Bundled up I walked up onto the boardwalk. It was freezing out but, I was almost too numb to even notice. The boardwalk was abandoned, I mean what wackadoo would be out in the dead of winter.
I sat on a bench right near the music pier. I looked out at the ocean and pondered life, all the while feeling sorry for myself. The ocean always held such wonder for me. Powerful waves crashing against the sand. It always seemed to be able to help me put things into perspective.
All of a sudden there was a very fragile looking, elderly man standing next to me. I didn't see him walk up and I couldn't imagine why he would be out on such a cold day.
It was strange, I mean a young teenaged girl alone, I should have been afraid of him but, I wasn't. He talked to me and told me that I was a romantic. I asked him what he meant and he said that I come to the ocean to think about life and that's what a romantic would do. He then told me that years gone by, the great Kings would choose redheads for their ladies. (I'm a redhead). He handed me a shell and told me that it was rare. It was called "the boy in the boat shell". "Not many of them exist", he said. He told me to keep it.
Everything the man said, made me feel better about myself and made me think of something other then my problems at home.
Just as I didn't see him walk up to me... I don't remember him walking away either. He just wasn't there anymore.

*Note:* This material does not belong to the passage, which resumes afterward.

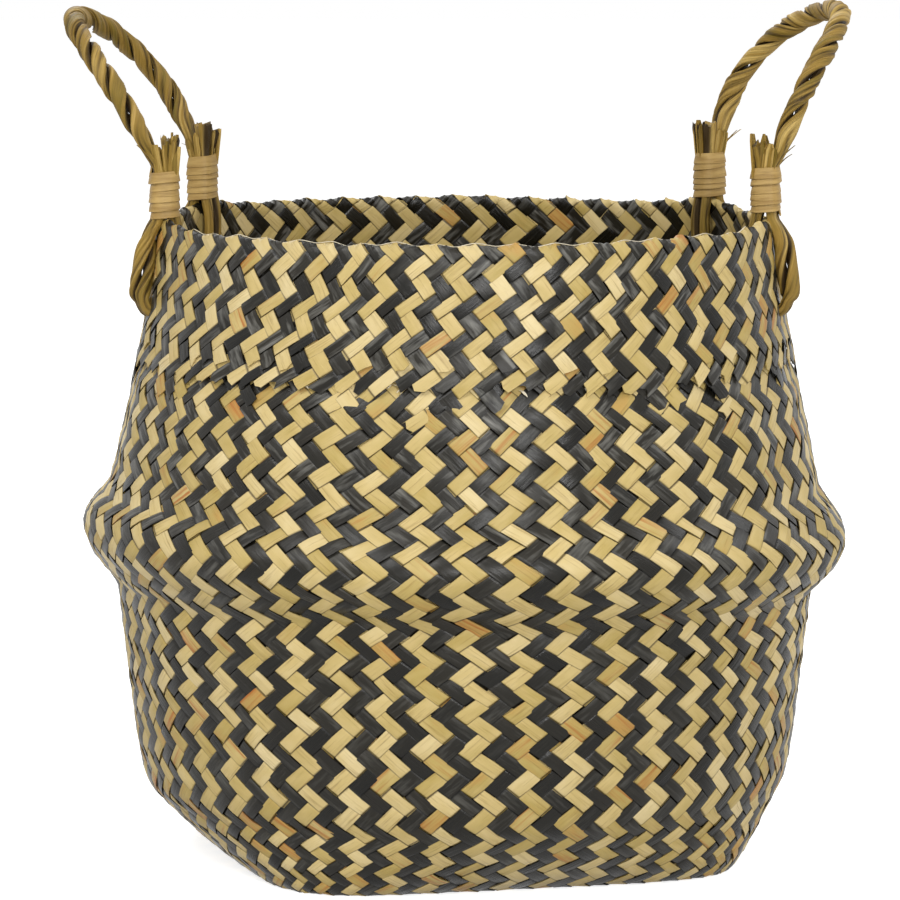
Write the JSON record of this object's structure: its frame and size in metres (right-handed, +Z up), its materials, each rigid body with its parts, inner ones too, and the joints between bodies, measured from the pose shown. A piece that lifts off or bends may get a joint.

Was he an angel who some how needed to take care of someone? Was he the spirit of someone who was also a romantic?
Several years later I went back to the exact spot that I told you about. My bench near the music pier. I sat on the bench which was now replaced with a newer model. Infact all of the benches were replaced and to help with the expense, people were able to purchase a memorial plaque to be attached to a bench.
So, on my bench was a plaque which read " To my Father who loved to spend his days watching the ocean"
Oh, and the shell, well, I still had it up until a few years ago. I have no idea where it is. My guess is that someone else needed it and it was passed along to them.